Hardly ever build them, but maybe I should. Even for the IZ adjacency. I find they come so late in the game, by that point in pushing for victory districts/buildings.

I will still build one if I can significantly shorten transit time around a continent.
Like Victoria mentioned engineer rushing them works nicely if you're worried about production costs. If you have a major production hub that can spit out an engineer in a couple turns it makes building them way less cumbersome.
 
Makes sense though. Isnt England covered in canals?
I was reading history. British had an international empire but bad domestic roads. To move industrial amounts of gear around their wet island they did canals. They were quickly replaced by rail.
 
move industrial amounts of gear around their wet island they did canals. They were quickly replaced by rail.
Yes it was the industrial era that really caused canals because of the huge amounts of heavy goods that had to me moved around. Everywhere I go there is still canals, they did not fill many in, they just fenced them off.
 
Like Victoria mentioned engineer rushing them works nicely if you're worried about production costs. If you have a major production hub that can spit out an engineer in a couple turns it makes building them way less cumbersome.

Especially if you hit the world congress resolution to halve costs of units, they get the discount. Half cost engineers can really go wild in setting up dams and canals around your empire.
 
Especially if you hit the world congress resolution to halve costs of units, they get the discount. Half cost engineers can really go wild in setting up dams and canals around your empire.
Or build roads on the plains that spell out rude words
 
After reading about how many players do not levy CS units I wanted to come in here and ask the bigger question.
Do you build IZ's, Dams and Canals?
I rarely do this.
Many games I don't build one IZ as I usually take them.
I have played around with them a few games where I was able to get 200 or 300 production but I still just stick with Campus, Commercial Hub and Theater Squares as my go to for just about every city.
I was going to make a separate thread but I think the IZ question goes along with the Canal Thread.
 
Do you build IZ's, Dams and Canals?
If you want to play efficiently like on deity then you need to concentrate on what is needed. That is far far less often IZ, canals and dams,
Which is why I play on emperor. Then my main trouble is do I want to play a longer game where each turn takes longer. When I am in those moods sure, I like dams because they go hydro and I just like that. And I like canals for my ships which I will not heavily build in shorter games. IZ’s often pay off in longer games rather than shorter but I will build em in shorter because of the adjacency. Then there is Germany, playing them you get a cheap IZ as a extra build in every city so you would be crazy not to.
 
Do you build IZ's, Dams and Canals?

Yes. It may not be ideal, but I still do it. I'm a production whore. A carryover from my days of civ2 and Smac where you really could create some massive productive cities. I remember cranking modern units out in a couple turns in those games. Sadly, that's much more difficult to do in civ6.

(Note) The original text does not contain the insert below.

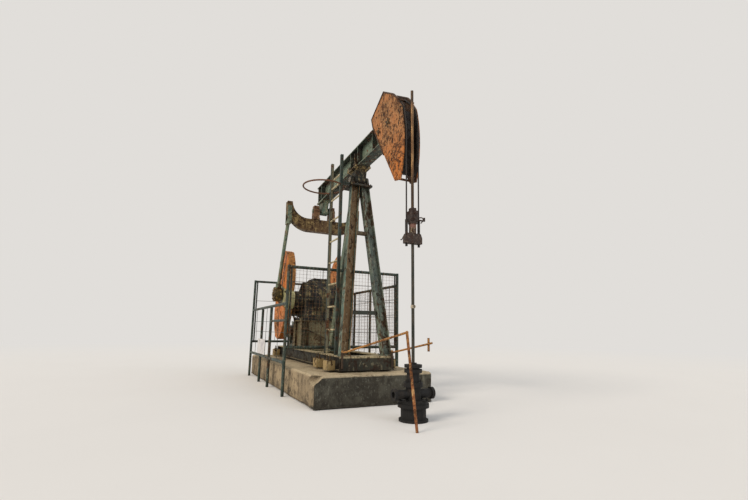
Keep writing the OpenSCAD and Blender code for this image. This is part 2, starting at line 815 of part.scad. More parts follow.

I haven't ran the math, so I'm not sure I gain much production advantage by building them, but I feel like I drag my games out long enough that they give some advantage. I no longer go for quick victories. I also play marathon speed lately, seems like it helps significantly with production speeds on marathon.

I also love great engineers, and also build the mausoleum. I admit it's a tougher decision for me since I always play with corporation mode on. It's a decision of commercial hub or IZ with me.
 
After reading about how many players do not levy CS units I wanted to come in here and ask the bigger question.
Do you build IZ's, Dams and Canals?
I rarely do this.
Many games I don't build one IZ as I usually take them.
I have played around with them a few games where I was able to get 200 or 300 production but I still just stick with Campus, Commercial Hub and Theater Squares as my go to for just about every city.
I was going to make a separate thread but I think the IZ question goes along with the Canal Thread.
Only where I can get great adj without overlapping power plant coverage. Dams and canals are primarily to boost IZs. If you can get a +6 or better IZ with a coal plant that covers at least two other cities itll pay for itself especially if you run production boosting cards for whatever those cities it covers are building.

Short answer, not many but at least a couple every game. They just take planning to be effective.